Problem details: Filter the lines below, copying only those with the string "json".

Material provided:
* * *

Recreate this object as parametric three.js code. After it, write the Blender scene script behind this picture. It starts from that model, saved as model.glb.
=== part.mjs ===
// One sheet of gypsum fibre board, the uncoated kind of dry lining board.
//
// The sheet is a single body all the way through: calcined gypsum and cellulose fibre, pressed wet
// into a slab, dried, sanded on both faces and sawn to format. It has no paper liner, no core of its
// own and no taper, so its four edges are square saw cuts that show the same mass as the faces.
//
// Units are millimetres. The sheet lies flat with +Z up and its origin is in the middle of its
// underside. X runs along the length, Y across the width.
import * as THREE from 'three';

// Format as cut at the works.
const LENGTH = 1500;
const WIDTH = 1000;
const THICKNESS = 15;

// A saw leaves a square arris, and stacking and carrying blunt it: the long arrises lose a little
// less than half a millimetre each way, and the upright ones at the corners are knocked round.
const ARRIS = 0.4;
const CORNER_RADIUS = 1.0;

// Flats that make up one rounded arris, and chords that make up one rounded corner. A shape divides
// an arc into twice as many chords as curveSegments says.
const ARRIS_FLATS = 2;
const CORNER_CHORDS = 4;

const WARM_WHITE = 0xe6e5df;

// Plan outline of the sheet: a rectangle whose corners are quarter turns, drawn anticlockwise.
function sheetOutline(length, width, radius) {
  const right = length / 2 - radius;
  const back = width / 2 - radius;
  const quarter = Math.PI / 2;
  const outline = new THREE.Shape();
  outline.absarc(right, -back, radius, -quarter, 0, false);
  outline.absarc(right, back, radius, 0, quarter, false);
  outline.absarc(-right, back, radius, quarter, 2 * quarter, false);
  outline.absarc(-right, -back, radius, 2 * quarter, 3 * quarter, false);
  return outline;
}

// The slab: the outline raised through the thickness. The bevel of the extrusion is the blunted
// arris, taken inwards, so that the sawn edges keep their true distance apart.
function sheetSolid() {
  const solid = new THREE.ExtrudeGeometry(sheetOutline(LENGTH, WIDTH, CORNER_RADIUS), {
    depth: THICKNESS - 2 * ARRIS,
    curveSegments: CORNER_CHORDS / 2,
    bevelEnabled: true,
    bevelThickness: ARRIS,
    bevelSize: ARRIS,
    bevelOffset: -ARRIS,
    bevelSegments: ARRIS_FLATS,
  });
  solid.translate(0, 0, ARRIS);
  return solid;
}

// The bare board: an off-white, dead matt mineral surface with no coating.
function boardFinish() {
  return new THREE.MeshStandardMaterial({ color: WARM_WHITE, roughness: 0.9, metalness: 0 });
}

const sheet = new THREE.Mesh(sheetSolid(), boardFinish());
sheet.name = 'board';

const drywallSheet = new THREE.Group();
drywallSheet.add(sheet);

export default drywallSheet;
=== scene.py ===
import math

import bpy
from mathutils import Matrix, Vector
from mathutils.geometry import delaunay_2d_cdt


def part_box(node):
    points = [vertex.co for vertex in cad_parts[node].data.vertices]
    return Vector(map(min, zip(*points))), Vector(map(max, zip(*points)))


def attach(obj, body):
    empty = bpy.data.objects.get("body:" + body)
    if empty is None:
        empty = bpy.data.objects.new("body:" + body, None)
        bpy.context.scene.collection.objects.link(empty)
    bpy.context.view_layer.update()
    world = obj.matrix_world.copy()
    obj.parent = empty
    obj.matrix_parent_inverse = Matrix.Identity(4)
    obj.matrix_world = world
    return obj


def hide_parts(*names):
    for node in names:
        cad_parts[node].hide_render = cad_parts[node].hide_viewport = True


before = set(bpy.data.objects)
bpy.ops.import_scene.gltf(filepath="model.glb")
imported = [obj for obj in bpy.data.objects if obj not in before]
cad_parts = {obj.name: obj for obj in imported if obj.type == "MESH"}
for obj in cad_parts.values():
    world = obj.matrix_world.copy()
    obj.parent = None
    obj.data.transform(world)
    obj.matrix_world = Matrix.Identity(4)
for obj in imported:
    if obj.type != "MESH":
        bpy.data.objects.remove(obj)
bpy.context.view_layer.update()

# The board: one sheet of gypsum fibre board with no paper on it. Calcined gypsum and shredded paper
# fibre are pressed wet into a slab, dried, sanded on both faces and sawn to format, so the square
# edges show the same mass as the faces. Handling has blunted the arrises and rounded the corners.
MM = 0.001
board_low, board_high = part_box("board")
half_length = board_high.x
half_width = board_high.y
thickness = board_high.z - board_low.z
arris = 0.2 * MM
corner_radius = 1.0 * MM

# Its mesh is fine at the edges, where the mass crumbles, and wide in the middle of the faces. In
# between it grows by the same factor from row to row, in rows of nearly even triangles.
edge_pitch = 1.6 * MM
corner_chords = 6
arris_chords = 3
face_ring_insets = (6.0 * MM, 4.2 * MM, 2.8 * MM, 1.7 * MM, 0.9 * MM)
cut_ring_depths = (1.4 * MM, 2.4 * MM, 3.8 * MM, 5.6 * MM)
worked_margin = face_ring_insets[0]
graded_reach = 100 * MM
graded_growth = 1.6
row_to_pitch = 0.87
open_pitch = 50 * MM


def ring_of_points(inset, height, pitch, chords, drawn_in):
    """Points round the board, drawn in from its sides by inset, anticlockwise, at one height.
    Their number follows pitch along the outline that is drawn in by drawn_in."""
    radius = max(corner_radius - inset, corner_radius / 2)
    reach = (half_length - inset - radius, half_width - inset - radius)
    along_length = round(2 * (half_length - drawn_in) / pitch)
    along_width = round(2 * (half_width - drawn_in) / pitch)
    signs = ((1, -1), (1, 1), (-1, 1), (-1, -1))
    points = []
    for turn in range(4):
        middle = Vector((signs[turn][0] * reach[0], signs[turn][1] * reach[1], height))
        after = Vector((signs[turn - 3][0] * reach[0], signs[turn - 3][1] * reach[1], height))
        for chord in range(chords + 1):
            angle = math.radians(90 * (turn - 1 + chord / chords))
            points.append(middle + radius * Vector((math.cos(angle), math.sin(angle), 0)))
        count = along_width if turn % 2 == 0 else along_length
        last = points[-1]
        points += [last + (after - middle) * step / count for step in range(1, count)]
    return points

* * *

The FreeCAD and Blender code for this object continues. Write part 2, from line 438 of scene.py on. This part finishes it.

* * *

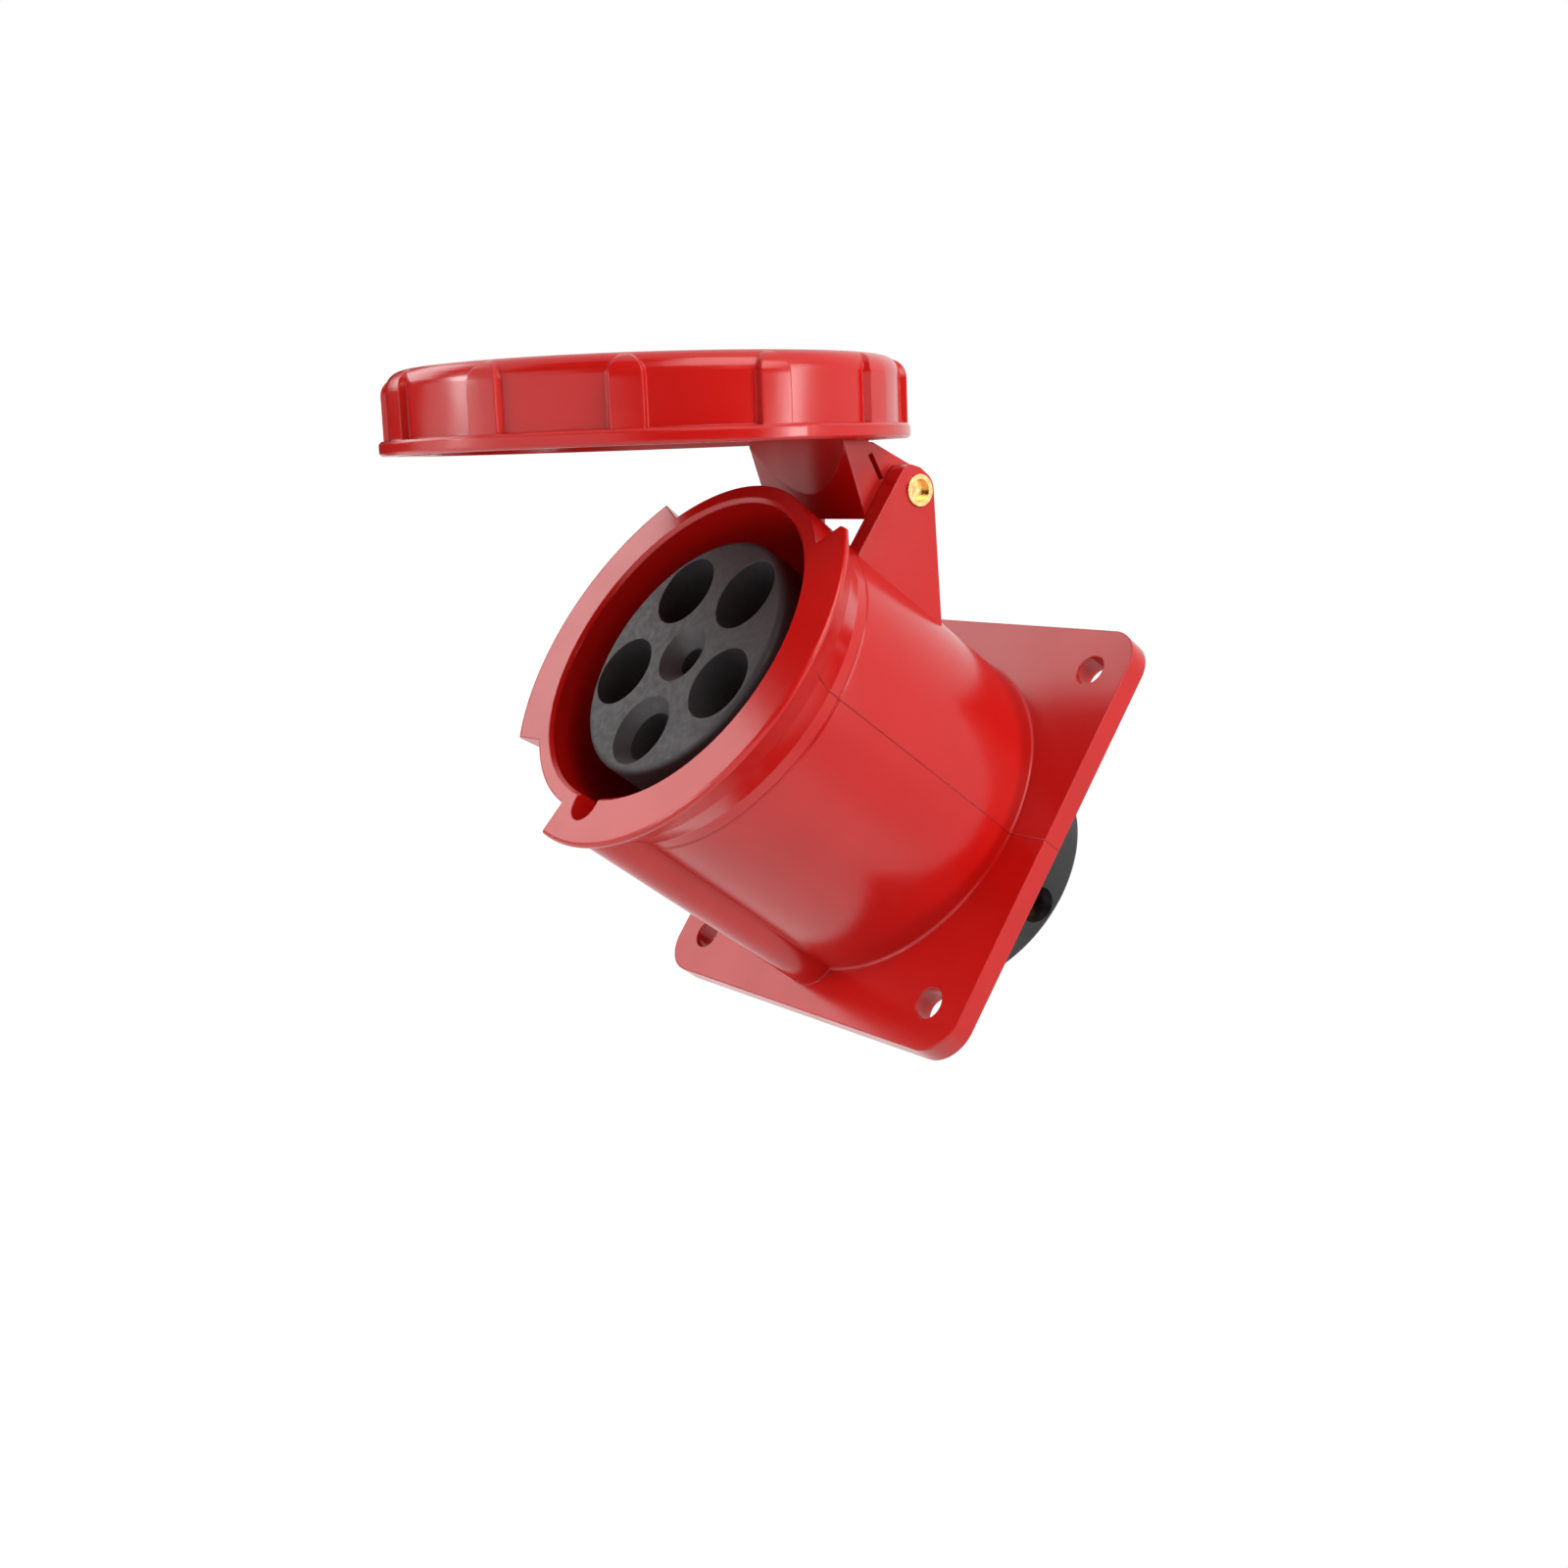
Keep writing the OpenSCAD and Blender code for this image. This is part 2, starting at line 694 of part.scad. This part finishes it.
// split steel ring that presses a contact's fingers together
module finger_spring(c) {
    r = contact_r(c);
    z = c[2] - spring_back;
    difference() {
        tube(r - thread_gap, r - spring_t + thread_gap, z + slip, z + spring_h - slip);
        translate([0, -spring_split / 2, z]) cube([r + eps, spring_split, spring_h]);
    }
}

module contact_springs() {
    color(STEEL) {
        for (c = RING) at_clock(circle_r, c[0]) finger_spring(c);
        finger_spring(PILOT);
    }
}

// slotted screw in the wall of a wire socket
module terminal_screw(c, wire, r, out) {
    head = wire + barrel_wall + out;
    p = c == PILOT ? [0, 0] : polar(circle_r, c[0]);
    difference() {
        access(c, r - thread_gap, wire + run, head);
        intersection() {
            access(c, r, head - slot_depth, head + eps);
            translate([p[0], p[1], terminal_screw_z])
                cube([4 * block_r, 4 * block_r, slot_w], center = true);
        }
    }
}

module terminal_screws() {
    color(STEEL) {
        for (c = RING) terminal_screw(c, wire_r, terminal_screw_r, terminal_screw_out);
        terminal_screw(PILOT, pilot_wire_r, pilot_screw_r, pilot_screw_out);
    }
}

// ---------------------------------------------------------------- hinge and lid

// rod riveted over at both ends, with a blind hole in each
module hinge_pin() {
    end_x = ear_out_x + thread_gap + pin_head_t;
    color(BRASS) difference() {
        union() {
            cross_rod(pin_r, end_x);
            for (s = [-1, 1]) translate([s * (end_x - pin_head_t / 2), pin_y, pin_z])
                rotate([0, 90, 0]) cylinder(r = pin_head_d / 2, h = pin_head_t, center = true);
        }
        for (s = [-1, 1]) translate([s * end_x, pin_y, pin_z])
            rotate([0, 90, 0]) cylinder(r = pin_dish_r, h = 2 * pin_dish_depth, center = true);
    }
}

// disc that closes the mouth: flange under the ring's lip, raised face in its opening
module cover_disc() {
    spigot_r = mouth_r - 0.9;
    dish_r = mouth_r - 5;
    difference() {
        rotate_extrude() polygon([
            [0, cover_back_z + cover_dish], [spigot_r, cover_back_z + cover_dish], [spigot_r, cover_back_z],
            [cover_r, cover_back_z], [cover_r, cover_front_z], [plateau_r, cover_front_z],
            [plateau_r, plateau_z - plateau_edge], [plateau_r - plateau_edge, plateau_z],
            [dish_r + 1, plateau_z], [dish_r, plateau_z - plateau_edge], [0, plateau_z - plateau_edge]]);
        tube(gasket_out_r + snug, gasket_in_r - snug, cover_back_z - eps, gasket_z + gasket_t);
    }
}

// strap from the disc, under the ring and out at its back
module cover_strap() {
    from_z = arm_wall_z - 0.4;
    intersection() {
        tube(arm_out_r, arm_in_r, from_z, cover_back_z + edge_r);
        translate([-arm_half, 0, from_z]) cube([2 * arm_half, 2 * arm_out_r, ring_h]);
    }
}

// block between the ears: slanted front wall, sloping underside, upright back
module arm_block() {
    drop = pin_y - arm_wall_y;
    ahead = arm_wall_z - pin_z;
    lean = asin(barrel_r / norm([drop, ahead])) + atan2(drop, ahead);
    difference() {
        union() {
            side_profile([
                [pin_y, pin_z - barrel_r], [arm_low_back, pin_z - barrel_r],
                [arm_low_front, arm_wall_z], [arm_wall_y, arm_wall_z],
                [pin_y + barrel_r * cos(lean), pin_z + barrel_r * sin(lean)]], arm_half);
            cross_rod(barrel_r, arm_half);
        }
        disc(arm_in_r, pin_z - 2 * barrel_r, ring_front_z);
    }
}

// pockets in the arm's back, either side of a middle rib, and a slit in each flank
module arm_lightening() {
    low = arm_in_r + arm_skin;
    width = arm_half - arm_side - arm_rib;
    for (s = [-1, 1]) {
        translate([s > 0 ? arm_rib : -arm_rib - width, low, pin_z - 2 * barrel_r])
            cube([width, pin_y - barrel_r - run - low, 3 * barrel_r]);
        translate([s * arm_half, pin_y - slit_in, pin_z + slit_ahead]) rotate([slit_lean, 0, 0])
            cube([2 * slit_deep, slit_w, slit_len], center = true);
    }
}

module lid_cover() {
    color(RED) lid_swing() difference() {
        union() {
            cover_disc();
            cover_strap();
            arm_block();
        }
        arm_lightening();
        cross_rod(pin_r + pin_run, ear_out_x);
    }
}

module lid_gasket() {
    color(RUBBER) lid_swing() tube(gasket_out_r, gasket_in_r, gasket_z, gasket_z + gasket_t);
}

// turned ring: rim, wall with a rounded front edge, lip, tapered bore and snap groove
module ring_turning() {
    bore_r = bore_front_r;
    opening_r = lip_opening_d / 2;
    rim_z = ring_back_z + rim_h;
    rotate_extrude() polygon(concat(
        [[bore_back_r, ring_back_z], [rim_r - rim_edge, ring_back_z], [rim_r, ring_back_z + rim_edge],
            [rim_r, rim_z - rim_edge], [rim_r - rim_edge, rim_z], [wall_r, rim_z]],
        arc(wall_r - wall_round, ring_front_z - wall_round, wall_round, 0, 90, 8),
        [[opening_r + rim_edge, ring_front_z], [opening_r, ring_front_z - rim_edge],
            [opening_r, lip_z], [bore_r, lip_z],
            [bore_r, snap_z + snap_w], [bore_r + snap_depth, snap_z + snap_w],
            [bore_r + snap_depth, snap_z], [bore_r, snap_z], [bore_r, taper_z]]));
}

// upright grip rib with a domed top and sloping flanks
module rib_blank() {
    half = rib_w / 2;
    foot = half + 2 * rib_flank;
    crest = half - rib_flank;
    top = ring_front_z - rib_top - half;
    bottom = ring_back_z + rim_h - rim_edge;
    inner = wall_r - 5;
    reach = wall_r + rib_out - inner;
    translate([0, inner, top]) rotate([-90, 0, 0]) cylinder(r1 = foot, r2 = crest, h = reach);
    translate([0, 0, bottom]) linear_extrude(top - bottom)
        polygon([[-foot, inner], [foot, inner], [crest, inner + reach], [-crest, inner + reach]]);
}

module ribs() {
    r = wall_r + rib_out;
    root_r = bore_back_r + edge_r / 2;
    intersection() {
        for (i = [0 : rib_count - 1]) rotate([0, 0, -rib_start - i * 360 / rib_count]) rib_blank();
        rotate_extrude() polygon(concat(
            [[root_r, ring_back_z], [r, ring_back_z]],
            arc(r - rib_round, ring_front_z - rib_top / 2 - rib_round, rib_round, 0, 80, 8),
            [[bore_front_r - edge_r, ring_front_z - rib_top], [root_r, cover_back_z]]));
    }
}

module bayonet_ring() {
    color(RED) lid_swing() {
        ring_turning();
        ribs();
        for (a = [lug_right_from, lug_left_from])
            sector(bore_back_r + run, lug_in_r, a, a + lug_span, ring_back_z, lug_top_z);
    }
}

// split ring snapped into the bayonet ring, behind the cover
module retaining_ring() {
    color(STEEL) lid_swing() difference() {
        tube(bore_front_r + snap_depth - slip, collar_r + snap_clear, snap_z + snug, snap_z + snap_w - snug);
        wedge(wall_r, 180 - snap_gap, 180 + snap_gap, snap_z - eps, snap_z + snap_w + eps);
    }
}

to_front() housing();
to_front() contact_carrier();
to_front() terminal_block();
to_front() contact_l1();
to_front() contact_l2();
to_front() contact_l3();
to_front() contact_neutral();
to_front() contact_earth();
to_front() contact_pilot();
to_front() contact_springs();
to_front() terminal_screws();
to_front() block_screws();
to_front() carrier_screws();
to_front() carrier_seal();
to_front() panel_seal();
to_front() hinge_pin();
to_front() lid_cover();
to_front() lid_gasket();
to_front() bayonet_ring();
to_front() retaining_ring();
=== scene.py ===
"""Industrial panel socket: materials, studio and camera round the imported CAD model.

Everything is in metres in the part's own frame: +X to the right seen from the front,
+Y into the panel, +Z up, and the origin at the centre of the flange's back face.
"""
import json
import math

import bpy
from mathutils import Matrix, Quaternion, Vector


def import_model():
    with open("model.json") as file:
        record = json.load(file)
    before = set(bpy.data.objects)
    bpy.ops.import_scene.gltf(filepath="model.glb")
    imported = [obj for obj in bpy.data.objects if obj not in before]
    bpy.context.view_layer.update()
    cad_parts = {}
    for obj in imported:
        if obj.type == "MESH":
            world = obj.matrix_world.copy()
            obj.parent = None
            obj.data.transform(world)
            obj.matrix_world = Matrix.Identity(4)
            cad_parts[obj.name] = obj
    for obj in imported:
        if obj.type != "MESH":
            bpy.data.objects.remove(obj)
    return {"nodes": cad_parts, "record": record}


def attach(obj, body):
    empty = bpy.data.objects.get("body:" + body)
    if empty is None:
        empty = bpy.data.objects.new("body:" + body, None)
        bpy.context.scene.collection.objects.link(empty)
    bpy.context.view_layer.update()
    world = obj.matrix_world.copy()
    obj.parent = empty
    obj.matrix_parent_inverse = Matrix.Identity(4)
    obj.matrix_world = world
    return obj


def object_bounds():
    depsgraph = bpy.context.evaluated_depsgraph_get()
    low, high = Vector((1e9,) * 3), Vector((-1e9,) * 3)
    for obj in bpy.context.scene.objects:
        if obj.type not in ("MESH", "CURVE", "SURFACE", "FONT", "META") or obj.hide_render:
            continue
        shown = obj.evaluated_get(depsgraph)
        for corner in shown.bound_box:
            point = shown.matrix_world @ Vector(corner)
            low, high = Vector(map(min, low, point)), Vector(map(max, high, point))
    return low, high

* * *

Problem solution:
import json
    with open("model.json") as file:
        record = json.load(file)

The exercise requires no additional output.